At the PWC this week: Mia Chung

Jerome Fellow Mia Chung is working on her untitled Korean War musical at the Playwrights’ Center this week, in partnership with Nautilus Music-Theater. She is collaborating with director Ben Krywosz; music director Jill Dawe; composer Marc Chan; and actors Sara Ochs, Eric “Pogi” Sumangil*, and Joel Liestman* (*Member of Actors’ Equity Association). Get to know Mia a bit in this mini-interiew:

You travel a lot. How much does travel influence your work?

I find it useful to encounter different worlds and social mores and perspectives and assumptions on a regular basis. You can see more clearly and quickly what is universal and common to the human experience, as well as how differently cultures may interpret and express common impulses.

Travel can also help me focus and be present for a project or an idea for short, intense periods of time.

You For Me For You ran last year at the National Theater of Korea. How was the play received? Did you notice a difference in how Korean, American, and British audiences react to the play?

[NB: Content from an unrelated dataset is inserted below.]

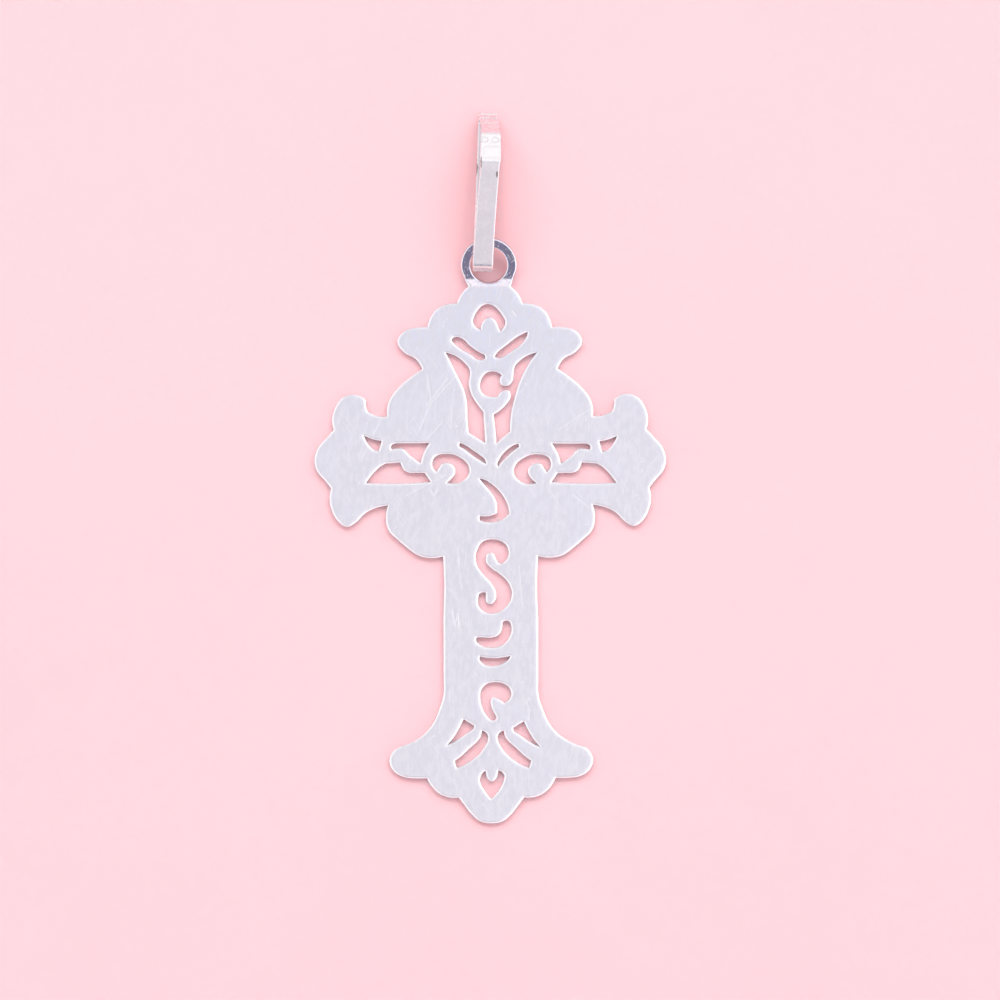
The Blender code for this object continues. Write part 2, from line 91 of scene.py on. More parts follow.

What I found really revealing and quite moving is that each audience has found itself in the play. People in Seoul asked me if I drew on Korean folk tales to come up with the talking well, the talking frog, the rice orchestra, etc. People in London asked me if Minhee’s fall down a well was inspired by Alice’s tumble down a rabbithole in Lewis Carroll’s Alice in Wonderland. People have also asked me if I was inspired by Haruki Murakami’s The Wind-Up Bird Chronicle, which also features a well that gives way to other dimensions of space and time. The honest truth is that none of those influenced me. I have only recently read the Murakami novel because of the question was posed to me. I never considered the obvious parallel with Alice in Wonderland. And I’m seriously behind on my knowledge of Korean folk tales. My intention was to tap into elemental human motivations and impulses, as well as to push my imagination to travel widely. It is reassuring, in a way, that I stumbled on literary images and tropes that are, frankly, universal.

What is the most unusual place you found inspiration for a play?

Staring at the offer of a menu board at an Au Bon Pain of a Sriracha Chicken Sandwich.

Finish this sentence: If I weren’t a playwright I would be …

Going around helping people minimize the material stuff in their lives. I find that quite satisfying and freeing.